In the evening a robust concert was provided by the Divisional concert troupe – “The Thistles”, the name of course taken from the Divisional badge. For this we repaired to Racquingham. McGreggor-Smith and his comic songs was popular, but Quarty Jones did not appear. Boyd Scott discoursed on Scottish wit and humour, and actually told a new anecdote about Paisley among lots of chestnuts about Aberdeen. The men finally made the welkin ring to “Good byee”. It was quite a show, with plenty versatility on tap.

On the 18th I rode out to the School of Musketry to organise the Lewis Gun shoots. It was astonishing to discover that I was breaking new ground. There had never been L.G. range practice here before. Consequently there were snags. The Commandant was a dug-out old Colonel who ran to drooping grizzled moustachios, a man of routine, out of hid depth and spluttering if the even tenor of his way were disturbed.
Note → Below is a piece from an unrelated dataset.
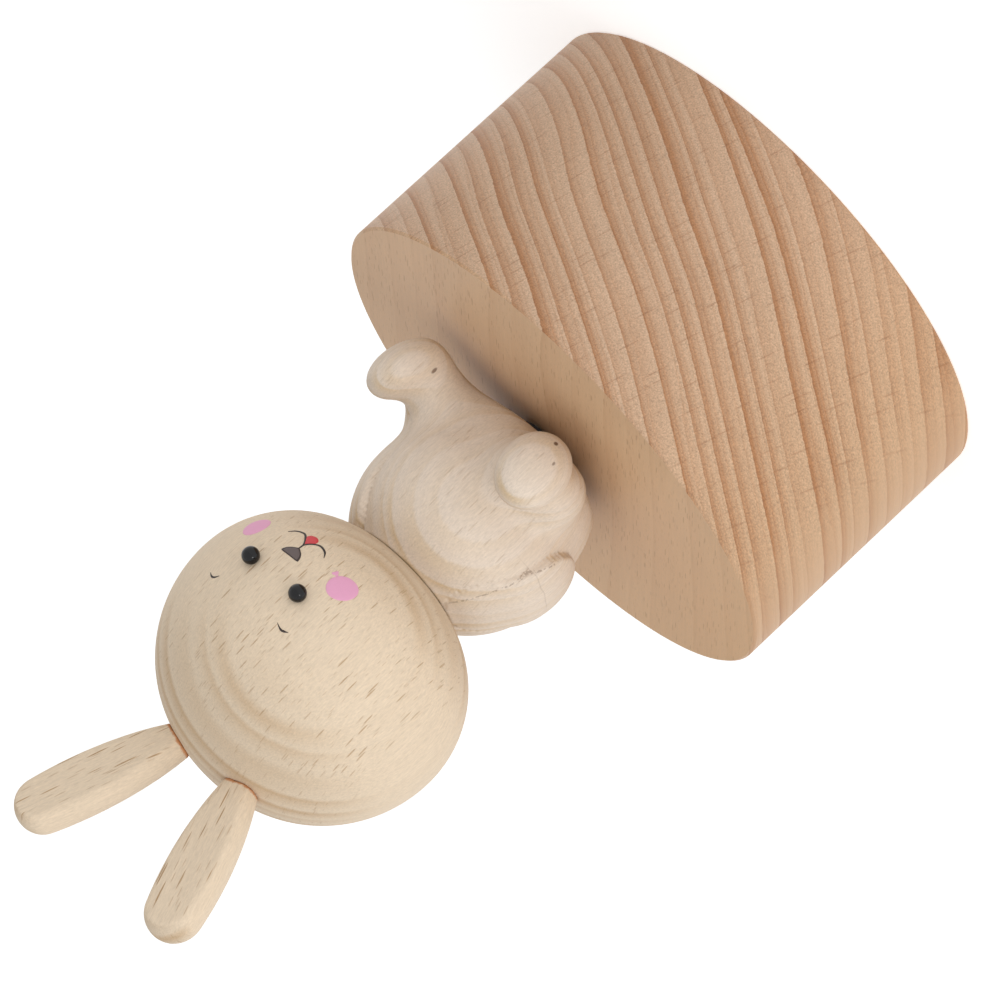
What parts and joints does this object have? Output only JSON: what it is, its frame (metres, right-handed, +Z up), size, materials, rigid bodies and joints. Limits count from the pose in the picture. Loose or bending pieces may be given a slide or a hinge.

Although he did not quite go to the length of asking me what in hell a Lewis Gun was, he had considerable difficulty in grasping the rather essential fact that the target accommodation I required was for machine guns, not rifles. When this registered he thought he could perhaps just squeeze me in between different musketry parties on adjoining ranges; yes, that would do nicely.

I was sorry for the old boy, but I had to look after myself and told him bluntly that it would not do at all. Was he aware of Musketry Regulations, Part 2, Para 18, with reference to danger areas, safety angles for adjoining ranges etc. etc?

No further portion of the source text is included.